--- BEGIN Input ---
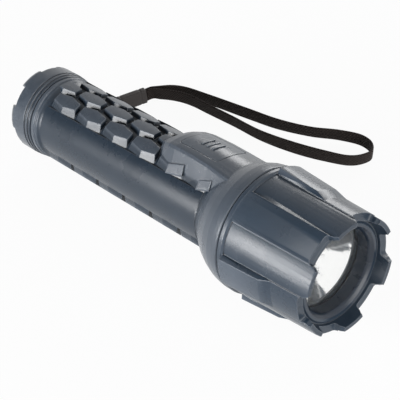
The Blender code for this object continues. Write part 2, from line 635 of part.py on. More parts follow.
def make_power():
    """Cells, contacts, tube and the conical tail spring."""
    turned("barrel_tube", [(TUBE_R, TUBE_REAR), (TUBE_R, TUBE_FRONT), (TUBE_BORE_R, TUBE_FRONT),
                           (TUBE_BORE_R, TUBE_REAR)], ALUMINIUM, FLASHLIGHT, 48)
    for name, start in (("battery_rear", REAR_CELL), ("battery_front", FRONT_CELL)):
        edge = 0.0010
        top = start + CELL_CAN
        profile = [(0.0, start), (CELL_R - edge, start), (CELL_R, start + edge), (CELL_R, top - edge),
                   (CELL_R - edge, top), (CELL_NUB_R, top), (CELL_NUB_R, top + CELL_NUB), (0.0, top + CELL_NUB)]
        turned(name, profile, CELL, FLASHLIGHT, SMALL_STEPS)
    contact = CELLS_END + FIT
    turned("front_contact", [(0.0, contact), (CONTACT_R - 0.0005, contact), (CONTACT_R, contact + 0.0005),
                             (CONTACT_R, contact + CONTACT_LENGTH), (0.0, contact + CONTACT_LENGTH)], BRASS,
           FLASHLIGHT, SMALL_STEPS)
    turned("contact_carrier", [(0.0, CARRIER_START), (TUBE_BORE_R - FIT, CARRIER_START),
                               (TUBE_BORE_R - FIT, CARRIER_START + CARRIER_LENGTH),
                               (0.0, CARRIER_START + CARRIER_LENGTH)], PLASTIC, FLASHLIGHT, SMALL_STEPS)
    lead_start = CARRIER_START + CARRIER_LENGTH + FIT
    lead_end = SINK_BACK - FIT
    route = [(0.004, 0, lead_start), (0.004, 0, lead_start + 0.0015), (0.0052, 0.0012, (lead_start + lead_end) / 2),
             (0.004, 0, lead_end - 0.0015), (0.004, 0, lead_end)]
    tube_curve("contact_lead", smooth_route(route, 12), LEAD_R, WIRE, FLASHLIGHT)
    disc = TAIL_FLOOR + FIT
    reach = TUBE_BORE_R - 0.00385
    turned("tail_contact", [(0.0, disc), (reach, disc), (reach, disc + CONTACT_DISC), (0.0, disc + CONTACT_DISC)],
           BRASS, TAIL_CARRIER, SMALL_STEPS)
    make_spring()


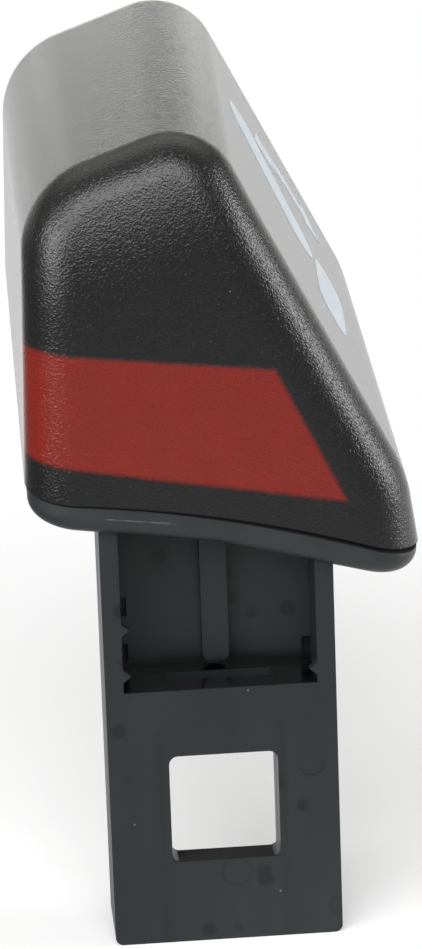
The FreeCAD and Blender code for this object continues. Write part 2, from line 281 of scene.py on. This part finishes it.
def specks(nodes, position, scale, size, chance):
    """Scattered round specks: one where there is a speck and none elsewhere."""
    cells = nodes.add("TexVoronoi", {"Vector": position, "Scale": scale})
    near = nodes.ramp(cells.outputs["Distance"], size * 0.6, size, 1.0, 0.0)
    chosen = nodes.add("SeparateColor", {0: cells.outputs["Color"]}).outputs[0]
    return nodes.math("MULTIPLY", near, nodes.math("LESS_THAN", chosen, chance))


def joint_shade(nodes, position):
    """One beside the joint's gap, where the lips shade each other, and none elsewhere."""
    axes = nodes.axes(position)
    across = axes["X"]
    bowed = nodes.math("MULTIPLY", nodes.math("MULTIPLY", across, across), JOINT_BOW / JOINT_HALF ** 2)
    fall = nodes.math("MULTIPLY", across, JOINT_FALL)
    behind = nodes.math("SUBTRACT", axes["Y"], cad_bounds[0][1])
    rise = nodes.math("MULTIPLY", behind, JOINT_RISE)
    lifted = nodes.math("ADD", axes["Z"], nodes.math("ADD", fall, bowed))
    above = nodes.math("SUBTRACT", nodes.math("SUBTRACT", lifted, rise), JOINT_HEIGHT)
    gap = nodes.ramp(across, -JOINT_HALF, JOINT_HALF, JOINT_GAP_LEFT, JOINT_GAP_RIGHT)
    half_gap = nodes.math("MULTIPLY", gap, 0.5)
    from_middle = nodes.math("ABSOLUTE", nodes.math("ADD", above, half_gap))
    beyond = nodes.math("SUBTRACT", from_middle, half_gap)
    return nodes.ramp(beyond, LIP_SHADE * 0.5, LIP_SHADE, 1.0, 0.0)


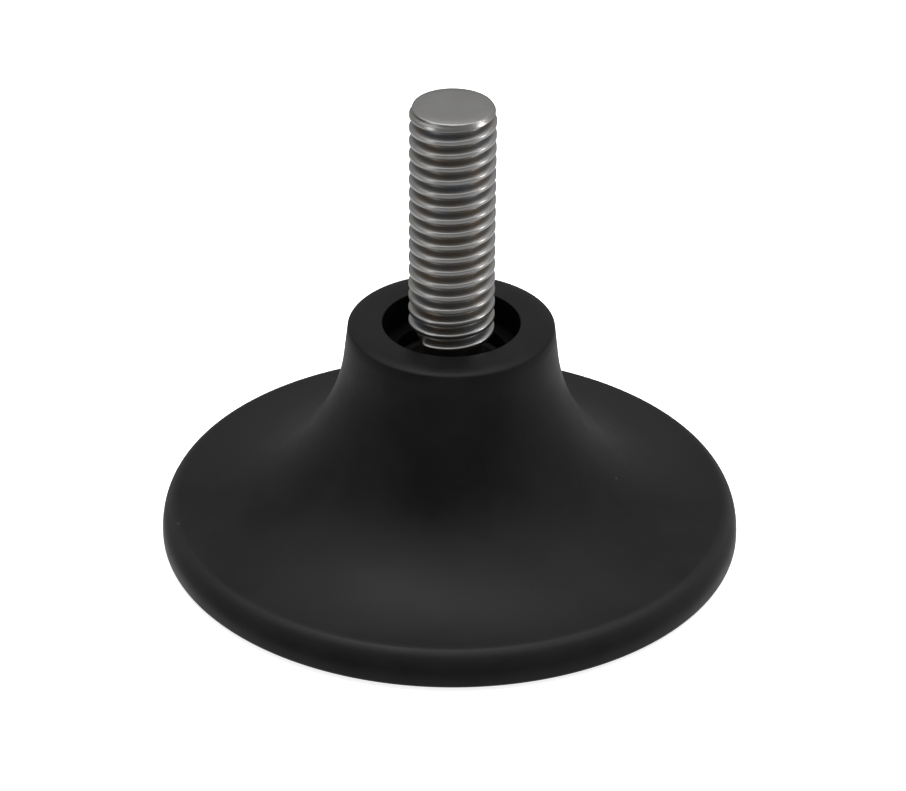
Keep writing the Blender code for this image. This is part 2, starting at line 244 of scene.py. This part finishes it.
def make_studio():
    make_dome()
    softbox("overhead", -35, 80, 0.75, (0.5, 0.35), 0.42)
    softbox("fill", 20, 78, 1.00, (1.2, 1.2), 2.6, sheen=False)
    bpy.ops.mesh.primitive_plane_add(size=6.0)
    floor = bpy.context.object
    floor.name = "floor"
    floor.location.z = -FLOOR_GAP
    mat, shader, _, _ = new_material("pale_floor", (0.9, 0.9, 0.9), 0.8)
    shader.inputs["Emission Color"].default_value = (1.0, 1.0, 1.0, 1.0)
    shader.inputs["Emission Strength"].default_value = 0.85
    floor.data.materials.append(mat)
    floor.visible_glossy = False
    bpy.context.scene.view_settings.view_transform = "Standard"


# ---------------------------------------------------------------- materials

def new_material(name, colour, roughness, metallic=0.0):
    mat = bpy.data.materials.new(name)
    mat.use_nodes = True
    nodes, links = mat.node_tree.nodes, mat.node_tree.links
    shader = nodes["Principled BSDF"]
    shader.inputs["Base Color"].default_value = (*colour, 1.0)
    shader.inputs["Roughness"].default_value = roughness
    shader.inputs["Metallic"].default_value = metallic
    return mat, shader, nodes, links


def object_coordinates(nodes):
    return nodes.new("ShaderNodeTexCoord").outputs["Object"]


def noise(nodes, links, where, scale, detail=3.0, roughness=0.6):
    node = nodes.new("ShaderNodeTexNoise")
    node.inputs["Scale"].default_value = scale
    node.inputs["Detail"].default_value = detail
    node.inputs["Roughness"].default_value = roughness
    links.new(where, node.inputs["Vector"])
    return node.outputs["Fac"]


def span(nodes, links, value, low, high, out_low, out_high):
    """Map a value from low..high to out_low..out_high, held at both ends."""
    node = nodes.new("ShaderNodeMapRange")
    node.inputs["From Min"].default_value = low
    node.inputs["From Max"].default_value = high
    node.inputs["To Min"].default_value = out_low
    node.inputs["To Max"].default_value = out_high
    links.new(value, node.inputs["Value"])
    return node.outputs["Result"]


def blend_colour(nodes, links, share, first, second):
    """Mix two colours, each a tuple or an output of another node."""
    node = nodes.new("ShaderNodeMix")
    node.data_type = "RGBA"
    links.new(share, node.inputs["Factor"])
    for socket, colour in (("A", first), ("B", second)):
        target = [s for s in node.inputs if s.name == socket and s.type == "RGBA"][0]
        if isinstance(colour, tuple):
            target.default_value = (*colour, 1.0)
        else:
            links.new(colour, target)
    return [s for s in node.outputs if s.type == "RGBA"][0]


def bump(nodes, links, shader, height, strength, distance, below=None):
    node = nodes.new("ShaderNodeBump")
    node.inputs["Strength"].default_value = strength
    node.inputs["Distance"].default_value = distance
    links.new(height, node.inputs["Height"])
    if below:
        links.new(below, node.inputs["Normal"])
    links.new(node.outputs["Normal"], shader.inputs["Normal"])
    return node.outputs["Normal"]


# Lighter colour for the rim's shoulder: a painted highlight.
SHOULDER_HIGHLIGHT_COLOUR = (0.013, 0.013, 0.013)
DUST_COLOUR = (0.07, 0.07, 0.066)


def shoulder_highlight_mask(nodes, links, where):
    """Share of the painted highlight along the rim's shoulder, from 0 to 1."""
    flat = nodes.new("ShaderNodeVectorMath")
    flat.operation = "MULTIPLY"
    flat.inputs[1].default_value = (1.0, 1.0, 0.0)
    links.new(where, flat.inputs[0])
    radius = nodes.new("ShaderNodeVectorMath")
    radius.operation = "LENGTH"
    links.new(flat.outputs["Vector"], radius.inputs[0])
    low, peak, high = (BASE_RADIUS - inset for inset in SHOULDER_HIGHLIGHT_INSETS)
    rising = span(nodes, links, radius.outputs["Value"], low * MM, peak * MM, 0.0, 1.0)
    falling = span(nodes, links, radius.outputs["Value"], peak * MM, high * MM, 1.0, 0.0)
    share = nodes.new("ShaderNodeMath")
    share.operation = "MULTIPLY"
    links.new(rising, share.inputs[0])
    links.new(falling, share.inputs[1])
    return share.outputs["Value"]


def moulded_black(name, colour, roughness, specks=False, grain=0.00003, painted_shoulder_highlight=False, gloss=0.45):
    """Black moulded plastic: fine spark-eroded grain, cloudy sheen and a few pale specks of dust."""
    mat, shader, nodes, links = new_material(name, colour, roughness)
    shader.inputs["Specular IOR Level"].default_value = gloss
    where = object_coordinates(nodes)
    cloud = noise(nodes, links, where, 160.0)
    fine = noise(nodes, links, where, 2600.0, detail=2.0)
    lighter = tuple(1.9 * c for c in colour)
    body = blend_colour(nodes, links, span(nodes, links, cloud, 0.35, 0.68, 0.0, 1.0), colour, lighter)
    # Painted highlight: a lighter ring along the rim's shoulder.
    if painted_shoulder_highlight:
        body = blend_colour(nodes, links, shoulder_highlight_mask(nodes, links, where), body, SHOULDER_HIGHLIGHT_COLOUR)
    if specks:
        cells = nodes.new("ShaderNodeTexVoronoi")
        cells.inputs["Scale"].default_value = 210.0
        links.new(where, cells.inputs["Vector"])
        spot = span(nodes, links, cells.outputs["Distance"], 0.025, 0.05, 1.0, 0.0)
        rare = nodes.new("ShaderNodeSeparateColor")
        links.new(cells.outputs["Color"], rare.inputs["Color"])
        chosen = span(nodes, links, rare.outputs["Red"], 0.45, 0.5, 0.0, 0.5)
        both = nodes.new("ShaderNodeMath")
        both.operation = "MULTIPLY"
        links.new(spot, both.inputs[0])
        links.new(chosen, both.inputs[1])
        body = blend_colour(nodes, links, both.outputs["Value"], body, DUST_COLOUR)
    links.new(body, shader.inputs["Base Color"])
    satin = span(nodes, links, cloud, 0.3, 0.7, roughness - 0.05, roughness + 0.07)
    links.new(satin, shader.inputs["Roughness"])
    bump(nodes, links, shader, fine, 0.35, grain)
    return mat


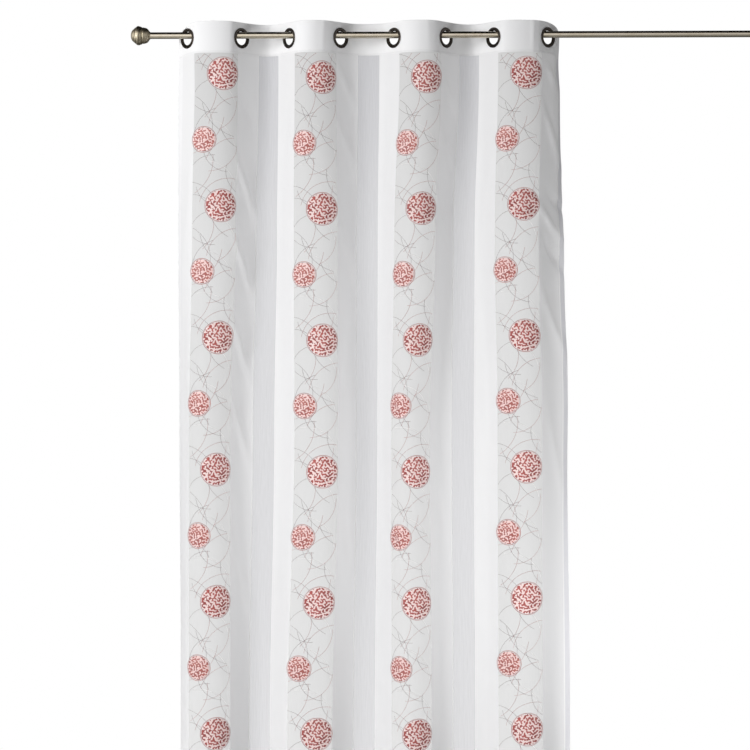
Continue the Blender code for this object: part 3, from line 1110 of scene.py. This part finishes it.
# --- The cloth ----------------------------------------------------------------
@dataclass
class CurtainCloth:
    """The panel, the turned-over heading and the hems."""

    drape: Drape
    cell: float = 0.006
    cells_at_eyelet: int = 12
    cells_in_bay: int = 20
    cells_right_flap: int = 6
    hole_rings: int = 3
    fold_radius: float = 0.00085
    fold_steps: int = 6
    bottom_hem: float = 0.060
    hem_gap: float = 0.0006
    rows_beside_square: int = 2
    side_hem_columns: int = 4
    seam_step: float = 0.004
    side_seam_step: float = 0.008
    seam_inset: float = 0.002
    heading_seams: Pair = (0.0012, 0.0068)
    thread_lift: float = 0.0001

    def columns(self) -> tuple[list[float], list[int]]:
        """Distances across of the grid's columns, and each eyelet's first column.

        Returns:
            The distances, and the index of each eyelet's first column.
        """
        half = self.cell * self.cells_at_eyelet / 2
        columns, firsts = [0.0], []
        for i, thread in enumerate(EYELET_ACROSS):
            if i:
                columns += list(np.linspace(columns[-1], thread - half, self.cells_in_bay + 1)[1:-1])
            firsts.append(len(columns))
            columns += list(thread - half + self.cell * np.arange(self.cells_at_eyelet + 1))
        columns += list(np.linspace(columns[-1], PANEL_WIDTH, self.cells_right_flap + 1)[1:])
        return columns, firsts

    def eyelet_rows(self) -> list[float]:
        """Heights of the rows from the heading's foot up to just under the top fold.

        Returns:
            World heights, from the lowest up.
        """
        half = self.cell * self.cells_at_eyelet / 2
        low, high = EYELET_HEIGHT - half, EYELET_HEIGHT + half
        top = TOP_HEIGHT - self.fold_radius
        square = list(low + self.cell * np.arange(self.cells_at_eyelet + 1))
        return [HEADING_FOOT, (HEADING_FOOT + low) / 2, *square, (high + top) / 2, top]

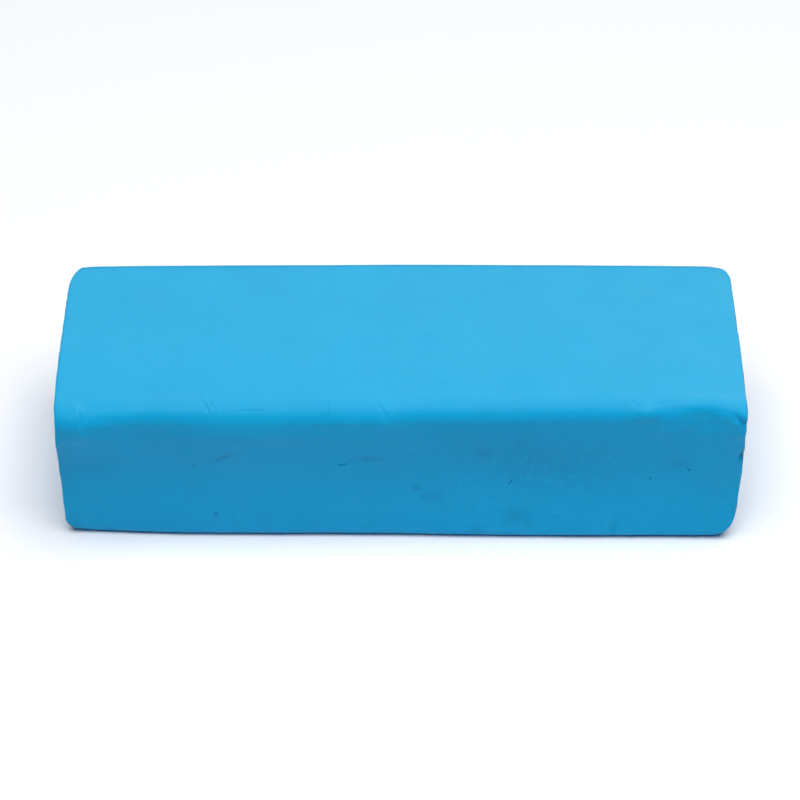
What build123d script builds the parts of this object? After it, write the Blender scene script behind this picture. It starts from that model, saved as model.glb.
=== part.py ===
"""A bar of detailing clay, the kneadable putty that lifts grit off car paint.

The bar is one homogeneous extrusion cut to length: it has no core, shell, fastener or joint.
Row frame in millimetres: X along the bar, +Z up, origin at the middle of the flat underside.
"""

import os

from build123d import *

# Driving dimensions, in millimetres
LENGTH = 108.0  # over the crowns of the two cut ends
WIDTH = 36.5  # over the crowns of the two flanks
HEIGHT = 29.0  # from the flat underside to the crown of the top

# Soft clay bulges as it settles, so every face but the underside stands proud in its middle
END_CROWN = 0.6
FLANK_CROWN = 0.4
TOP_CROWN = 0.5

# Edge rounding
CORNER_RADIUS = 4.0  # the four upright edges, where the flanks meet the cut ends
TOP_EDGE_RADIUS = 3.6  # the rim of the top, rounded by handling
BASE_EDGE_RADIUS = 2.4  # the rim of the underside, squeezed flatter by the bar's own weight

# Worked out from the above
end_foot = LENGTH / 2 - END_CROWN  # half the length at the corners of the plan
flank_foot = WIDTH / 2 - FLANK_CROWN  # half the width at the underside and at the shoulders
shoulder_height = HEIGHT - TOP_CROWN  # where the flanks reach the top


def crowned_outline(corners, crowns):
    """Adds a face to the sketch: its sides run anticlockwise, each an arc proud of its chord by its crown."""
    with BuildLine() as outline:
        for start, end, crown in zip(corners, corners[1:] + corners[:1], crowns):
            if crown:
                SagittaArc(start, end, -crown)
            else:
                Line(start, end)
    make_face(outline.edges())


with BuildPart() as clay_block:
    # The section that leaves the extruder and settles: flat below, crowned on the other three sides
    with BuildSketch(Plane.YZ):
        crowned_outline(
            [
                (-flank_foot, 0),
                (flank_foot, 0),
                (flank_foot, shoulder_height),
                (-flank_foot, shoulder_height),
            ],
            [0, FLANK_CROWN, TOP_CROWN, FLANK_CROWN],
        )
    extrude(amount=LENGTH / 2, both=True)

    # The plan trims the extrusion to length, with both cut ends bulging
    with BuildSketch(Plane.XY):
        crowned_outline(
            [
                (-end_foot, -WIDTH / 2),
                (end_foot, -WIDTH / 2),
                (end_foot, WIDTH / 2),
                (-end_foot, WIDTH / 2),
            ],
            [0, END_CROWN, 0, END_CROWN],
        )
    extrude(amount=HEIGHT, mode=Mode.INTERSECT)

    # The upright edges first, so that the rims of the top and the underside are smooth loops
    upright_edges = clay_block.edges().filter_by(
        lambda edge: edge.bounding_box().size.Z > shoulder_height / 2
    )
    fillet(upright_edges, radius=CORNER_RADIUS)
    fillet(clay_block.faces().sort_by(Axis.Z)[-1].edges(), radius=TOP_EDGE_RADIUS)
    fillet(clay_block.faces().sort_by(Axis.Z)[0].edges(), radius=BASE_EDGE_RADIUS)

clay_block.part.label = "clay_block"

os.makedirs("parts", exist_ok=True)
export_step(clay_block.part, "parts/clay_block.step")

size = clay_block.part.bounding_box().size
print(f"clay_block: {size.X:.2f} x {size.Y:.2f} x {size.Z:.2f} mm, {clay_block.part.volume / 1000:.2f} cm3")
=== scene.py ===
"""A bar of blue detailing clay lying on a pale floor.

The bar is one soft block, so its looks are one dense mesh: a rounded box whose faces bulge, whose edges
wander, and whose skin carries the dents, folds, drag marks and nicks that handling leaves in soft clay.
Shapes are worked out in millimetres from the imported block's box and are put into the scene in metres.
"""

import math

import bmesh
import bpy
import numpy as np
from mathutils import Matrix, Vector, noise


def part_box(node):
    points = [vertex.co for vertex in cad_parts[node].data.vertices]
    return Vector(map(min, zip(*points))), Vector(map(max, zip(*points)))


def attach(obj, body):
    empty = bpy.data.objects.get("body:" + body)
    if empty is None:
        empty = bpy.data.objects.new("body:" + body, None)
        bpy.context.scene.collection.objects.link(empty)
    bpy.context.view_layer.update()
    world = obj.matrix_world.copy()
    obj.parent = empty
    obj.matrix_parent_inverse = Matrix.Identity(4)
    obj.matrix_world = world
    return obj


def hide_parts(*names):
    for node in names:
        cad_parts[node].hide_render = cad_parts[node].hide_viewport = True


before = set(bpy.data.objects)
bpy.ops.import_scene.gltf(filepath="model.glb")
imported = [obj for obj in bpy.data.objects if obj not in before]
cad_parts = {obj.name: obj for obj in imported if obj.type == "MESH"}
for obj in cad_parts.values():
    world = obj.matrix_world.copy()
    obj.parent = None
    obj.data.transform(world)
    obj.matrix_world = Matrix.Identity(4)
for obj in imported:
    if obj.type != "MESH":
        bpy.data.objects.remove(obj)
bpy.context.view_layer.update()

NODE = "clay_block"
BODY = "root"
MM = 0.001

block_low, block_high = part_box(NODE)
CENTRE = (block_low + block_high) / 2
HALF = np.array((block_high - block_low) / 2) / MM  # half length, half width and half height, in mm
LENGTH = 2 * HALF[0]

# ---------------------------------------------------------------- the block before handling

CROWN = np.array([0.75, 0.4, 0.25])  # mm that the faces may bulge by, so the plain bar starts smaller
CORE = HALF - CROWN  # half sizes of the plain bar
DROP = CROWN[2]  # mm that the plain bar sits low, so that its underside is on the floor

# The bar is extruded, so its long edges are round, and it is cut to length, so its end edges are crisp.
# Long edge radius in mm by side (y, z), at the left end and at the right end
LONG_RADII = {
    (-1, 1): (3.0, 2.8),
    (1, 1): (2.9, 2.7),
    (-1, -1): (1.7, 2.1),
    (1, -1): (2.8, 2.6),
}
CUT_RADIUS = 0.4  # of the edges round the two cut ends

# Places where the cut ends are pressed in at their edges, or stand out where depth is negative:
# end (-1 left, 1 right), y and z in mm from the middle, half width, half height, depth
PRESSES = [
    (-1, 18.2, 14.5, 3.6, 9.0, 2.0),
    (1, 18.2, 14.5, 2.2, 7.0, 2.4),
    (-1, -17.5, 11.5, 4.0, 3.5, 0.25),
    (-1, -18.0, -14.5, 60.0, 1.5, 1.8),
    (1, -18.0, -13.8, 60.0, 1.3, 1.4),
    (1, -18.0, -13.8, 60.0, 3.0, 1.0),
    (1, -18.0, 1.0, 5.0, 7.0, -0.3),
]
PRESS_REACH = 5.0  # mm along the bar over which a press fades out

GRID_SPACING = 0.5  # mm between grid lines on the flat parts
LONG_STRIP, LONG_STEPS = 3.3, 8  # mm of grid, and cells, over half of a long edge's rounding
CUT_STRIP, CUT_STEPS = 0.6, 4  # the same for the edges round the cut ends
CUT_SHARE = 2 / 3  # share of the long strips' cells that turn the corner again on the cut ends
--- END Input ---
(What the exercise asks): Tell how many lines of the records above hold the string "behind". Give no other text.

(The completed task): 3